• _Objective_: Repeat the listing in full, exactly as it stands.

Source material start

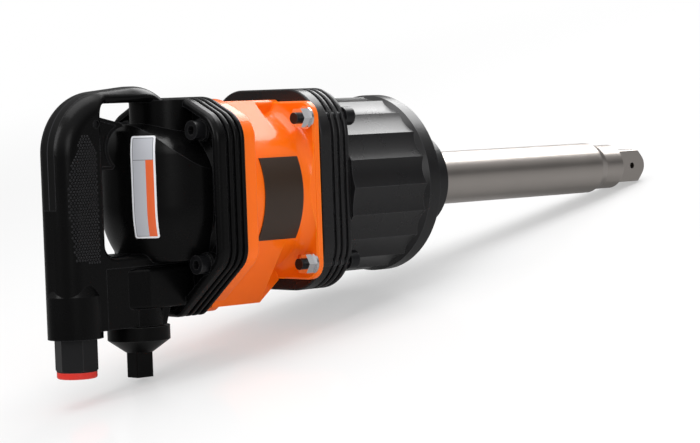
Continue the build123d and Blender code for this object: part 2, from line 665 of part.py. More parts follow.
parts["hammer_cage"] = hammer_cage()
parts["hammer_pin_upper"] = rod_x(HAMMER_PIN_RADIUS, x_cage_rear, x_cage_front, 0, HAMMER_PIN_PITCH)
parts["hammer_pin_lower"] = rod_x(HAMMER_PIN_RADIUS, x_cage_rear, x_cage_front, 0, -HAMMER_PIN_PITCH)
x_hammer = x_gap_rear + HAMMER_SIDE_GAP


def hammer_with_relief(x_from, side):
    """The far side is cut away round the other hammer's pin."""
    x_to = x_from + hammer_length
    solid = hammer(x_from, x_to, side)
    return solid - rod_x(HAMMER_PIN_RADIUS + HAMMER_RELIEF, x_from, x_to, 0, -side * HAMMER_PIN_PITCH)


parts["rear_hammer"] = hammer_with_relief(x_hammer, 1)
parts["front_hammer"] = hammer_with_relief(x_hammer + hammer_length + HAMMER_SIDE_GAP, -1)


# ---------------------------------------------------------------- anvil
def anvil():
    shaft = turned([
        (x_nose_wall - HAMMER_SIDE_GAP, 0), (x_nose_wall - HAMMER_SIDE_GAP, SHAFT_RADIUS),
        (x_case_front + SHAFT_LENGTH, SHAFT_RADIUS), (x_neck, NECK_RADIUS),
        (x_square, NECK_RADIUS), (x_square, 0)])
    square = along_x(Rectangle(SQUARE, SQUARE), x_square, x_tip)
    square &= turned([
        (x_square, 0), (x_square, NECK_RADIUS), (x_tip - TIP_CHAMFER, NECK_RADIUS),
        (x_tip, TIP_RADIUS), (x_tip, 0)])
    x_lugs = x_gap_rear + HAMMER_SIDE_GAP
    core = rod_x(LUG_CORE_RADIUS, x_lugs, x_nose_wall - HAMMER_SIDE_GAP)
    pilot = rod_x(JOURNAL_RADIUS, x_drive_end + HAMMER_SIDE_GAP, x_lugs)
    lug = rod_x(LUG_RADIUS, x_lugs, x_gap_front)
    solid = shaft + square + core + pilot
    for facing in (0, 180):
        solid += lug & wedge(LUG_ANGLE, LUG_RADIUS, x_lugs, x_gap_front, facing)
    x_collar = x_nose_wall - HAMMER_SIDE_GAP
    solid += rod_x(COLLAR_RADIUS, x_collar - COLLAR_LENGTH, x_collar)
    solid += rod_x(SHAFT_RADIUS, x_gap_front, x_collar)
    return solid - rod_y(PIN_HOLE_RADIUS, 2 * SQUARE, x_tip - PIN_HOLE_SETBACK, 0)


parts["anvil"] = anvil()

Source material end

• _Answer to the task_:
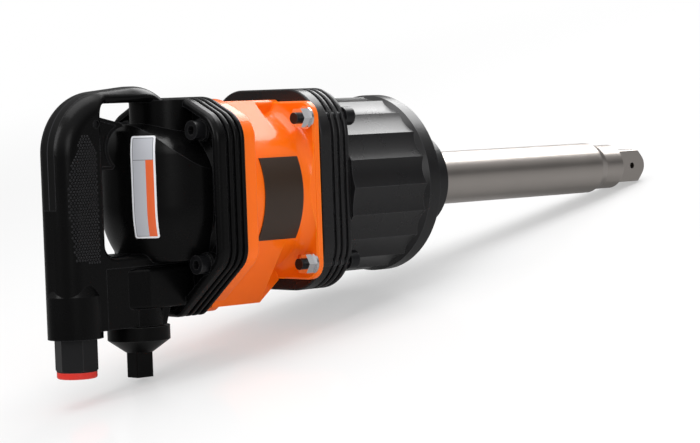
Continue the build123d and Blender code for this object: part 2, from line 665 of part.py. More parts follow.
parts["hammer_cage"] = hammer_cage()
parts["hammer_pin_upper"] = rod_x(HAMMER_PIN_RADIUS, x_cage_rear, x_cage_front, 0, HAMMER_PIN_PITCH)
parts["hammer_pin_lower"] = rod_x(HAMMER_PIN_RADIUS, x_cage_rear, x_cage_front, 0, -HAMMER_PIN_PITCH)
x_hammer = x_gap_rear + HAMMER_SIDE_GAP


def hammer_with_relief(x_from, side):
    """The far side is cut away round the other hammer's pin."""
    x_to = x_from + hammer_length
    solid = hammer(x_from, x_to, side)
    return solid - rod_x(HAMMER_PIN_RADIUS + HAMMER_RELIEF, x_from, x_to, 0, -side * HAMMER_PIN_PITCH)


parts["rear_hammer"] = hammer_with_relief(x_hammer, 1)
parts["front_hammer"] = hammer_with_relief(x_hammer + hammer_length + HAMMER_SIDE_GAP, -1)


# ---------------------------------------------------------------- anvil
def anvil():
    shaft = turned([
        (x_nose_wall - HAMMER_SIDE_GAP, 0), (x_nose_wall - HAMMER_SIDE_GAP, SHAFT_RADIUS),
        (x_case_front + SHAFT_LENGTH, SHAFT_RADIUS), (x_neck, NECK_RADIUS),
        (x_square, NECK_RADIUS), (x_square, 0)])
    square = along_x(Rectangle(SQUARE, SQUARE), x_square, x_tip)
    square &= turned([
        (x_square, 0), (x_square, NECK_RADIUS), (x_tip - TIP_CHAMFER, NECK_RADIUS),
        (x_tip, TIP_RADIUS), (x_tip, 0)])
    x_lugs = x_gap_rear + HAMMER_SIDE_GAP
    core = rod_x(LUG_CORE_RADIUS, x_lugs, x_nose_wall - HAMMER_SIDE_GAP)
    pilot = rod_x(JOURNAL_RADIUS, x_drive_end + HAMMER_SIDE_GAP, x_lugs)
    lug = rod_x(LUG_RADIUS, x_lugs, x_gap_front)
    solid = shaft + square + core + pilot
    for facing in (0, 180):
        solid += lug & wedge(LUG_ANGLE, LUG_RADIUS, x_lugs, x_gap_front, facing)
    x_collar = x_nose_wall - HAMMER_SIDE_GAP
    solid += rod_x(COLLAR_RADIUS, x_collar - COLLAR_LENGTH, x_collar)
    solid += rod_x(SHAFT_RADIUS, x_gap_front, x_collar)
    return solid - rod_y(PIN_HOLE_RADIUS, 2 * SQUARE, x_tip - PIN_HOLE_SETBACK, 0)


parts["anvil"] = anvil()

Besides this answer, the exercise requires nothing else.